I’ve been lucky. It’s only at the age of 25 that death is something that’s creeping more fully into my awareness. The older you get, the crushing inevitability of statistics dictate that loss will take ever more of the spotlight.
I’m not really sure what I want to do with my life before I die, but something I’ve decided to do - which seems relatively achievable - is to make sure that everyone I love, knows that I love them.
So, since my first platonic love declaration, I endeavoured to do this more widely.
I’ve dropped the L-bomb - sometimes with a fair amount of trepidation but always with a degree of earnestness - with many of my close friends. I still haven’t told all of them. For some, it’s still not the right time.
For the ones I have told, some of them understood my sincerity. They were really there and I was lucky enough that they said the same to me.
I said it to Adi after a long heart-to-heart. It felt like it had always been in the air, we just hadn’t mentioned it.
I told Tash sitting in my car by Hammersmith station, before she went home on a rainy night.
I told Chris on the phone, after racing on foot across a six lane highway rather than taking the underpass because it was an important conversation and it was not the time for signal to be cut.
Some others I’ve told and they didn’t pick up on it. Sure, they said the same back to me, but the weight wasn’t there, the note didn’t carry. That’s OK. I can only make sure that I’m still making the sound often enough that they can hear it when they’re ready. And if they don’t reply in turn, that’s fine too.
Every time I told someone I loved them, I felt almost more solid. My foundations were tightly bound, I could say heavier things - my soul was stronger. A secret of the universe that only I knew was now out there and was now real. I opened the box and found that Schrodinger’s cat was alive.
It’s made my life better.
Reading this, you might have thought of someone in your own life. You might have had a sensation in your chest. Perhaps you’re still working out the words, but I suspect that fully-formed some words are there, which haven’t been said.
Every relationship is an act of creativity between two people. And though love, much like any emotion, inevitably shares commonalities, it’s unique to every relationship. A melting of two personalities, a connection, an alloy. Each of mine are different. Maybe your words aren’t “I love you” - it could be far simpler, or more convoluted. Perhaps words aren’t your thing - you have an action to communicate. A hand on a shoulder, a shared evening silence.
Whatever it is, it’s sitting there, and you know it.

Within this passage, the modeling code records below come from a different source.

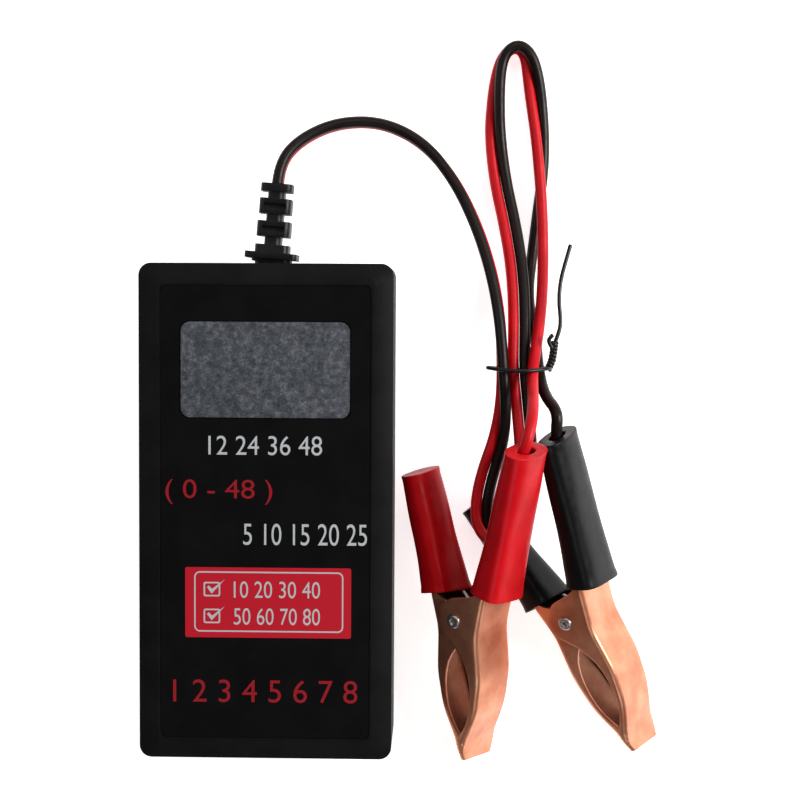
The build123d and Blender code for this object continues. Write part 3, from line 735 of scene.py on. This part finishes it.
def sleeve(colour, part, side, span, width, hole):
    """A soft sleeve: a rounded box section at the clip that turns oval where it ends."""
    clip = CLIPS[colour]
    start, end = span
    rows = []
    count = 46
    # the black free sleeve is slimmer, to turn clear of the folded lead
    taper = 2.2 if (colour, side) == ("black", -1) else 0.95
    for i in range(count + 1):
        t = i / count
        y = start + (end - start) * t
        waist = 0.35 * sin(pi * min(1.0, 1.3 * t)) ** 2
        deep = 4.25 - 0.65 * t - waist * 0.6
        broad = width / 2 + 0.55 - taper * t - waist
        lip = 0.22 * max(0.0, 1 - t * 16) + 0.16 * max(0.0, 1 - (1 - t) * 22)
        squareness = 2 / (3.6 - 1.3 * t)
        row = []
        for k in range(64):
            turn = 2 * pi * k / 64
            c, s = cos(turn), sin(turn)
            out = (deep + lip) * (abs(c) ** squareness) * (1 if c > 0 else -1)
            up = (broad + lip) * (abs(s) ** squareness) * (1 if s > 0 else -1)
            dent = 0.10 * sin(3.1 * turn + 9 * t) * sin(pi * t)
            # the mouth by the rivet is cut a little aslant, longer on the underside
            aslant = 1.3 * up / broad * max(0.0, 1 - 4 * t)
            point = clip.handle(side, y + aslant, out * (1 + dent * 0.12), up)
            point.z = max(point.z, 0.05)
            row.append(point)
        rows.append(row)
    # the outer end is drawn in round the wire, or shut where there is none
    middle = sum(rows[-1], Vector()) / len(rows[-1])
    for close in (0.86, 0.7, hole):
        rows.append([middle.lerp(p, close) for p in rows[-1 if close == 0.86 else count + 1]])
    node = f"{colour}_clip_{part}"
    piece = add_piece(f"{colour}_{part}_soft", grid_mesh(node, rows, True), node)
    modify(piece, "SOLIDIFY", thickness=0.85 * MM, offset=side)
    modify(piece, "BEVEL", width=0.2 * MM, segments=3, limit_method="ANGLE", angle_limit=radians(55))
    smooth(piece, 60)
    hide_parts(node)
    return piece


def turned(name, clip, profile, node, segments=48):
    """A shape turned about the rivet's line from (radius, height) pairs."""
    rows = []
    for radius, height in profile:
        rows.append([clip.at(radius * cos(2 * pi * k / segments), radius * sin(2 * pi * k / segments), height)
                     for k in range(segments)])
    piece = add_piece(name, grid_mesh(name, rows, True), node)
    tidy = bmesh.new()
    tidy.from_mesh(piece.data)
    bmesh.ops.remove_doubles(tidy, verts=tidy.verts, dist=1e-7)
    bmesh.ops.recalc_face_normals(tidy, faces=tidy.faces)
    tidy.to_mesh(piece.data)
    tidy.free()
    smooth(piece, 40)
    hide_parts(node)
    return piece


def rivet(colour):
    """A hollow rivet: rolled head with a dished middle on both faces."""
    face = CLIP_WIDTH / 2
    pin = 1.3
    rim = [
        (pin, face - 0.1),
        (1.72, face + 0.02),
        (1.8, face + 0.18),
        (1.74, face + 0.42),
        (1.5, face + 0.62),
        (1.15, face + 0.70),
        (0.85, face + 0.62),
        (0.66, face + 0.40),
        (0.58, face + 0.05),
        (0.55, face - 1.5),
    ]
    outer = [(pin, 0.0)] + rim
    profile = [(r, -h) for r, h in reversed(outer)] + outer
    turned(f"{colour}_rivet_pin", CLIPS[colour], profile + [profile[0]], f"{colour}_clip_rivet")


COIL_STEPS = 14
COIL_RADIUS = 3.0
COIL_PITCH = 1.1
LEG_END = 17.0
LEG_INSET = 0.8


def spring(colour, node, side, turns, level):
    """Close turns of wire round the rivet, ending in a leg along one handle."""
    clip = CLIPS[colour]
    points = []
    count = int(turns * COIL_STEPS)
    for k in range(count + 1):
        angle = 2 * pi * (1 - k / COIL_STEPS) if side > 0 else pi + 2 * pi * k / COIL_STEPS
        height = level - side * (count - k) / COIL_STEPS * COIL_PITCH
        points.append(clip.at(COIL_RADIUS * cos(angle), COIL_RADIUS * sin(angle), height))
    for t in (0.35, 0.7, 1.0):
        foot = Vector((side * COIL_RADIUS, 0.5))
        toe = Vector((side * (handle_x(LEG_END) - LEG_INSET), LEG_END))
        here = foot.lerp(toe, t)
        points.append(clip.at(here.x, here.y, level))
    curve_piece(f"{colour}_{node}_wire", [points], 0.5, f"{colour}_clip_{node}")


for colour, clip in CLIPS.items():
    clip_half(colour, "lead_half", 1, CLIP_WIDTH, LEAD_SLEEVE[0], 0.0)
    clip_half(colour, "free_half", -1, FREE_WIDTH, FREE_SLEEVE[0], 0.5)
    lead_sleeve = sleeve(colour, "lead_sleeve", 1, LEAD_SLEEVE, CLIP_WIDTH, 0.5)
    sleeve(colour, "free_sleeve", -1, FREE_SLEEVE, FREE_WIDTH, 0.03)
    rivet(colour)
    spring(colour, "spring", 1, 2.5, 1.65)
    spring(colour, "spring_end", -1, 0.9, -1.7)
    barrel = soften(f"{colour}_clip_crimp", 0.2)
    on_lead = [barrel, lead_sleeve]
    if colour == "red":
        on_lead += [tie, tie_ring]
    tuple(wire_route(colour)[0] * MM)


# ---------------------------------------------------------------- case, strain relief and small parts
soften("front_shell", 0.3)
soften("back_shell", 0.3)
soften("strain_relief", 0.35)
soften("display_window", 0.2)
soften("control_chip", 0.12)
soften("voltage_regulator", 0.15)
soften("load_resistors", 0.2)
soften("case_screws", 0.15)
soften("board_screws", 0.15)
soften("solder_terminals", 0.3)


# ---------------------------------------------------------------- printing on the label
LABEL_TOP = 24.95
INK = 0.03


def text_mesh(words):
    """Numbers as a flat mesh one unit high."""
    data = bpy.data.curves.new("numbers", "FONT")
    data.body = words
    holder = bpy.data.objects.new("numbers", data)
    scene.collection.objects.link(holder)
    graph = bpy.context.evaluated_depsgraph_get()
    mesh = bpy.data.meshes.new_from_object(holder.evaluated_get(graph))
    bpy.data.objects.remove(holder)
    return mesh


def add_numbers(shape, words, x0, x1, y0, y1, level=INK):
    """Numbers stretched to fill a rectangle of the label."""
    mesh = text_mesh(words)
    xs = [v.co.x for v in mesh.vertices]
    ys = [v.co.y for v in mesh.vertices]
    wide = (x1 - x0) / (max(xs) - min(xs))
    high = (y1 - y0) / (max(ys) - min(ys))
    for v in mesh.vertices:
        x = x0 + (v.co.x - min(xs)) * wide
        y = y0 + (v.co.y - min(ys)) * high
        v.co = Vector((x, y, LABEL_TOP + level)) * MM
    shape.from_mesh(mesh)


def rounded(x0, x1, y0, y1, radius):
    """Points round a rectangle with round corners."""
    points = []
    for cx, cy, turn in ((x1, y1, 0), (x0, y1, 1), (x0, y0, 2), (x1, y0, 3)):
        mx = cx - radius if cx == x1 else cx + radius
        my = cy - radius if cy == y1 else cy + radius
        for k in range(7):
            angle = (turn + k / 6) * pi / 2
            points.append((mx + radius * cos(angle), my + radius * sin(angle)))
    return points


def add_patch(shape, outline, level, hole=None):
    """A flat patch, or a band when it has a hole with as many points."""
    height = (LABEL_TOP + level) * MM
    outer = [shape.verts.new((x * MM, y * MM, height)) for x, y in outline]
    if hole is None:
        shape.faces.new(outer)
        return
    inner = [shape.verts.new((x * MM, y * MM, height)) for x, y in hole]
    for k in range(len(outer)):
        j = (k + 1) % len(outer)
        shape.faces.new((outer[k], outer[j], inner[j], inner[k]))


def print_piece(name, shape, finish, depth=INK):
    """Ink given a small thickness, lying on the label."""
    mesh = bpy.data.meshes.new(name)
    for face in shape.faces:
        if face.normal.z < 0:
            face.normal_flip()
    shape.to_mesh(mesh)
    shape.free()
    piece = add_piece(name, mesh, "front_label", finish)
    modify(piece, "SOLIDIFY", thickness=depth * MM, offset=-1)
    return piece


white = bmesh.new()
add_numbers(white, "12 24 36 48", -13.8, 13.9, 14.2, 18.9)
add_numbers(white, "5 10 15 20 25", -5.3, 24.9, -7.8, -2.5)
print_piece("white_numbers", white, WHITE_INK)

red = bmesh.new()
add_numbers(red, "( 0 - 48 )", -24.3, 1.8, 2.1, 8.2)
add_numbers(red, "1 2 3 4 5 6 7 8", -22.5, 22.7, -46.6, -41.0)
print_piece("red_numbers", red, RED_INK)

block = bmesh.new()
add_patch(block, rounded(-19.5, 21.1, -30.6, -13.3, 0.5), INK)
print_piece("red_block", block, BLOCK_INK)

white = bmesh.new()
BOX = (-17.3, 19.2, -29.2, -14.3)
BOX_CORNER = 1.4
LINE = 0.38
TICK_BOX = (-15.0, -10.9, 3.6)
TICK_LINE = 0.4
box_inside = (BOX[0] + LINE, BOX[1] - LINE, BOX[2] + LINE, BOX[3] - LINE)
add_patch(white, rounded(*BOX, BOX_CORNER), 2 * INK, rounded(*box_inside, BOX_CORNER - LINE))
for low, words in ((-20.5, "10 20 30 40"), (-27.1, "50 60 70 80")):
    left, right, high = TICK_BOX
    frame_outside = rounded(left, right, low, low + high, 0.5)
    frame_inside = rounded(
        left + TICK_LINE, right - TICK_LINE, low + TICK_LINE, low + high - TICK_LINE, 0.25
    )
    add_patch(white, frame_outside, 2 * INK, frame_inside)
    tick = [(-14.2, low + 2.3), (-13.0, low + 0.7), (-9.7, low + 4.3), (-12.9, low + 1.9), (-13.7, low + 2.7)]
    add_patch(white, tick, 3 * INK)
    add_numbers(white, words, -7.6, 13.5, low - 0.3, low + 3.8, 2 * INK)
print_piece("block_marks", white, WHITE_INK, 2 * INK)


# ---------------------------------------------------------------- close
bpy.context.view_layer.update()
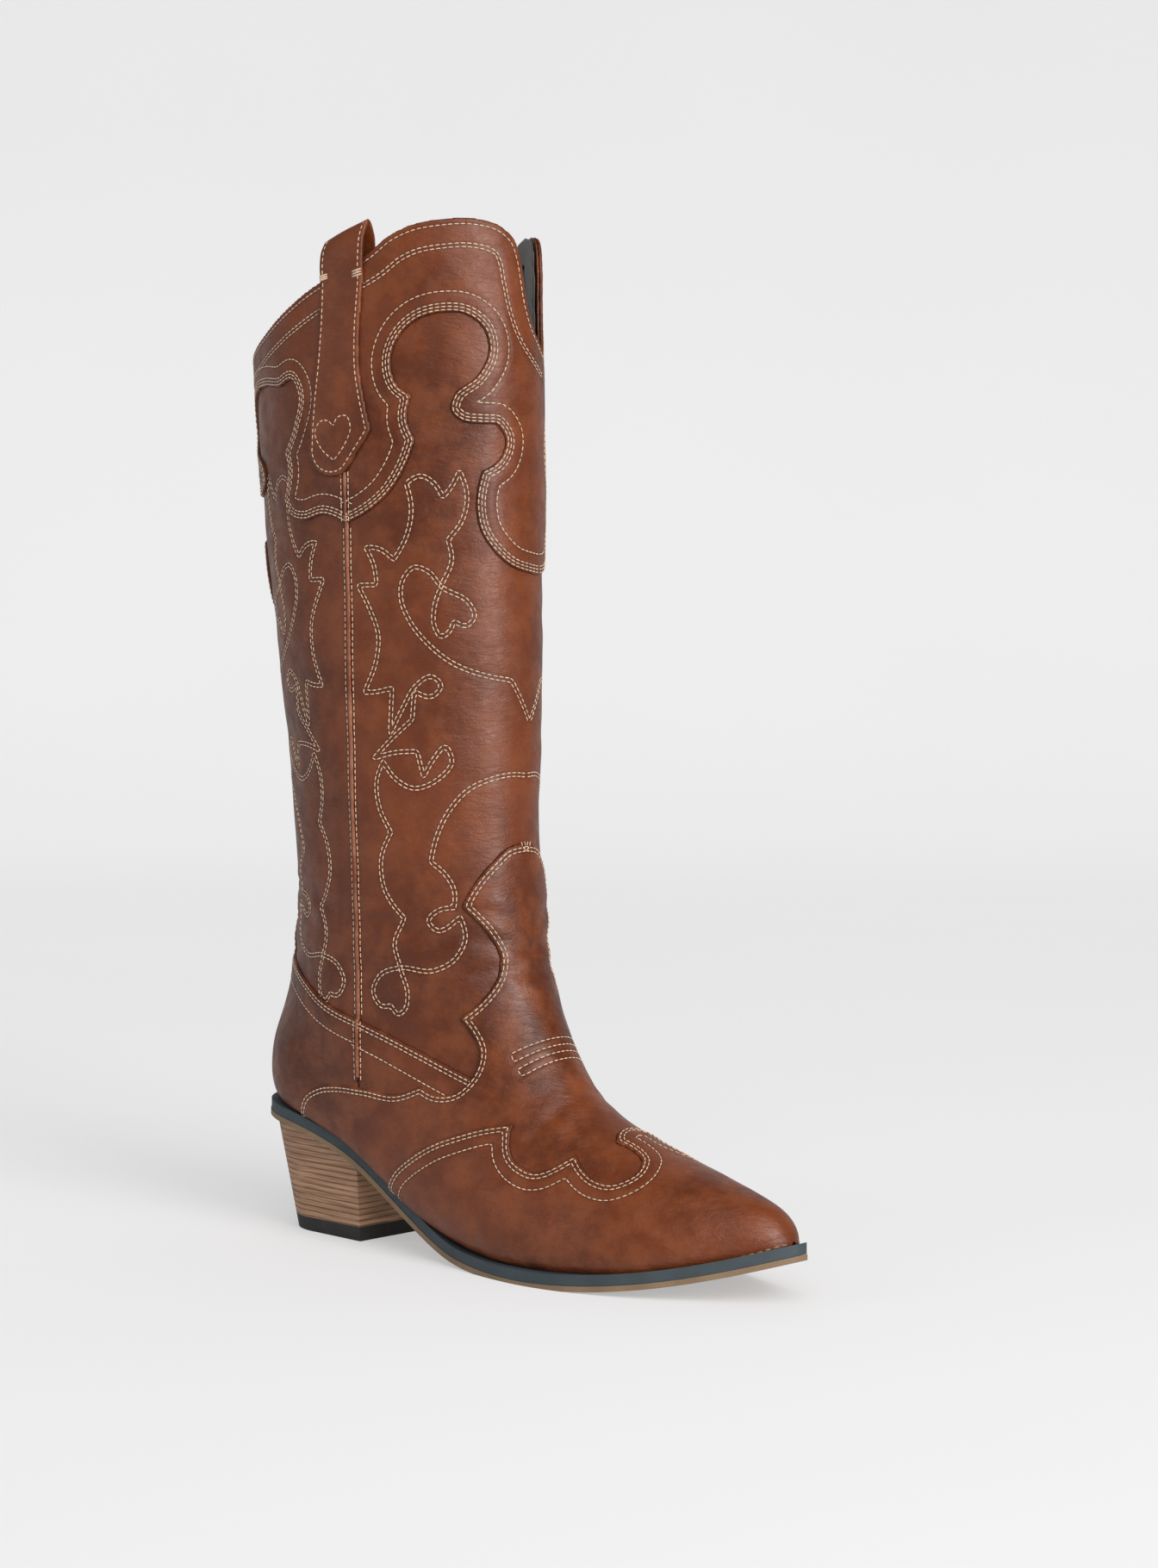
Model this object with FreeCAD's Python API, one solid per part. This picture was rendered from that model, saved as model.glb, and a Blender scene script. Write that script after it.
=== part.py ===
"""Tall western boot for the right foot, with stitched overlays, a stacked heel and an inside zip.

Millimetres, +Z up.  The origin is on the floor under the middle of the heel seat.
The toe points along +X, the outer (lateral) side of the boot faces -Y.
"""
import FreeCAD
import Part
import math
import os

Vec = FreeCAD.Vector

# ---------------------------------------------------------------- driving dimensions
TIP_X = 240.0                # foremost point of the sole
SEAT_RADIUS = 32.5           # heel seat, rounded at the back
SEAT_CENTRE_X = -10.0
OUTSOLE_THICK = 2.2
WELT_THICK = 4.2
WELT_STAND = 4.0             # the welt stands proud of the upper
WELT_WIDTH = 11.0
TOP_PIECE_THICK = 6.0
LIFT_COUNT = 8
LIFT_GAP = 0.04
AIR = 0.1                    # gap between pieces that touch on the real boot
BOARD_THICK = 2.0
SOCK_THICK = 1.2
SEAM_X = 38.0                # side seams and zip run up this line
TOP_CLEAR = 460.0            # safely above the boot
REACH = 600.0                # larger than the boot in every direction
OPEN_TOP = 5.0               # inner bodies run this far past the outer ones, so shells are open

# layers of the upper, as (inner, outer) distances from the last
GUARD = (-5.9, -5.1)
FACING = (-3.5, -2.6)
LINING = (-2.5, -1.6)
STIFFENER = (-1.5, -0.9)
BASE = (-0.8, 0.4)
OVERLAY = (0.5, 1.6)
TOP_OVERLAY = (1.7, 2.7)

# The last and shaft as a fan of sections: front point, back point, half widths on the
# lateral and medial side, place of the widest point and fullness towards front and back.
SECTIONS = [
    # front x, z   back x, z   lateral, medial  widest  front, back
    (94.0, 440.0, -54.0, 440.0, 47.5, 47.5, 0.50, 1.15, 1.10),
    (95.0, 380.0, -53.0, 380.0, 47.5, 47.5, 0.50, 1.15, 1.10),
    (95.5, 320.0, -48.5, 320.0, 47.0, 47.0, 0.50, 1.15, 1.10),
    (95.5, 255.0, -40.0, 255.0, 44.6, 44.6, 0.50, 1.15, 1.10),
    (95.5, 195.0, -30.5, 195.0, 42.2, 42.2, 0.50, 1.15, 1.10),
    (96.5, 150.0, -28.0, 142.0, 40.3, 40.3, 0.50, 1.15, 1.10),
    (101.5, 117.0, -33.0, 100.0, 38.9, 38.9, 0.50, 1.15, 1.05),
    (113.0, 91.0, -38.0, 57.0, 37.3, 37.3, 0.52, 1.15, 1.00),
    (129.0, 68.5, 35.0, 22.0, 37.5, 34.5, 0.58, 1.15, 0.80),
    (150.0, 55.0, 105.0, 1.0, 41.0, 37.5, 0.66, 1.15, 0.70),
    (175.0, 46.5, 163.0, -1.0, 38.0, 34.5, 0.70, 1.20, 0.70),
    (200.0, 39.8, 196.0, 7.0, 26.5, 23.5, 0.70, 1.20, 0.70),
    (217.0, 35.3, 215.0, 12.0, 16.0, 14.5, 0.68, 1.15, 0.70),
    (227.0, 30.5, 226.0, 15.5, 9.0, 8.5, 0.62, 1.10, 0.80),
    (231.5, 24.5, 231.0, 18.0, 4.0, 4.0, 0.60, 1.00, 0.90),
]
ROUND_STEPS = 28             # points round one section
STEPS_PER_SECTION = 2
TOE_GROWTH = {0: 1.0, 1: 0.8, 2: 0.5, 3: 0.2}   # share of a layer's offset that pushes the toe forward

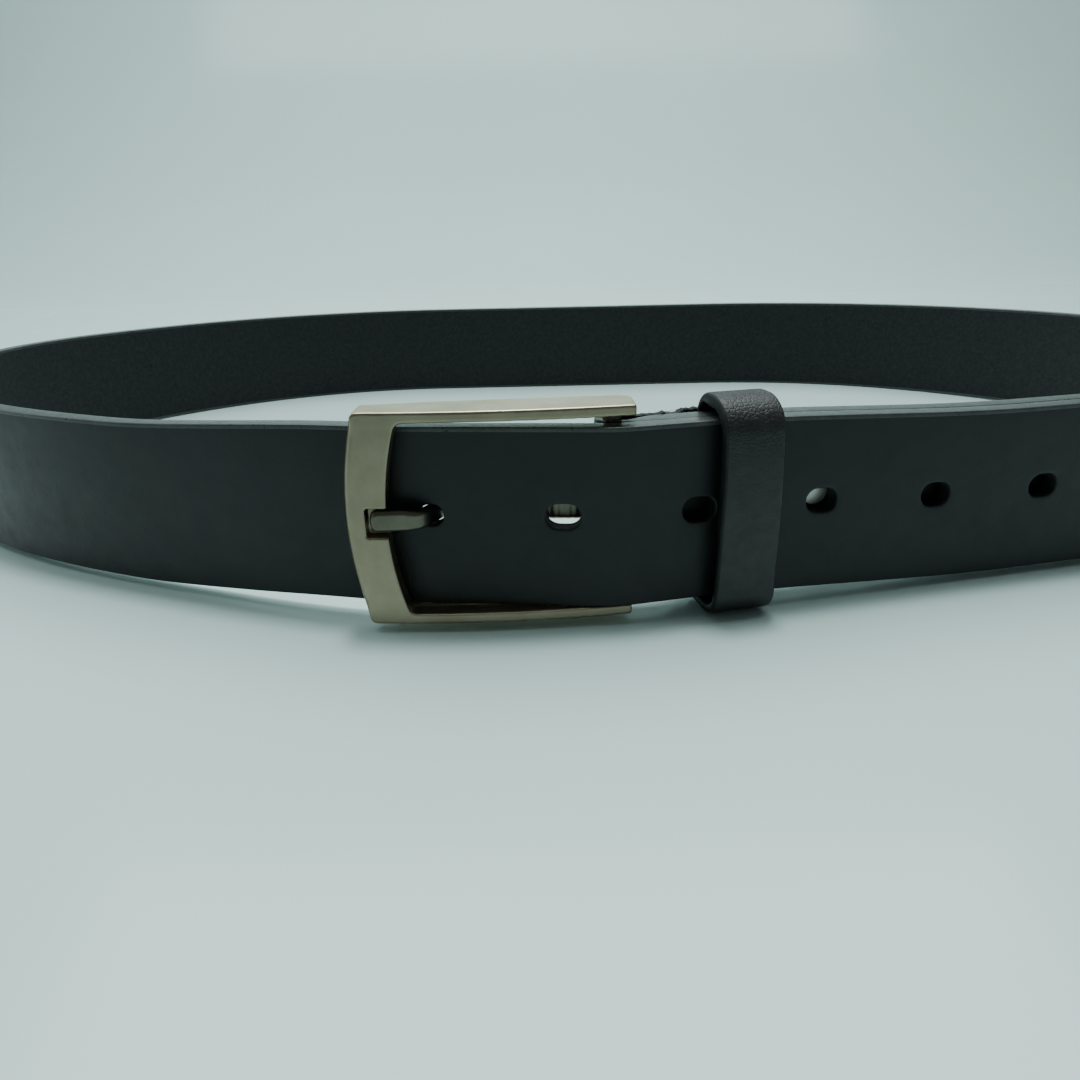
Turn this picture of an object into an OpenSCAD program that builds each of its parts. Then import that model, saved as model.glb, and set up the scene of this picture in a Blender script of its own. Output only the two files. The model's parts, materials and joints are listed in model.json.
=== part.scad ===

You know this too - whether communicating it will be good for you, and for them. Whether it, at the most basic level, is the right thing to do. Take a breath, sit with it.
It’s a human thing.
I just got off the phone with my friend Rick. He’s living in NYC, I’m in London, our lives are separated by time zones, space and people circles - the three fundamental components of the world. We caught up on life things, improv things, dancing around the fact that we’re both becoming adults and still have no idea what the fuck we’re doing.
At the end of the call, I said to him “love you brother”, and he said “love you too”. It was no big deal. We’ve said it before, and we’ll say it again. We meant it.
The ground is solid beneath my feet.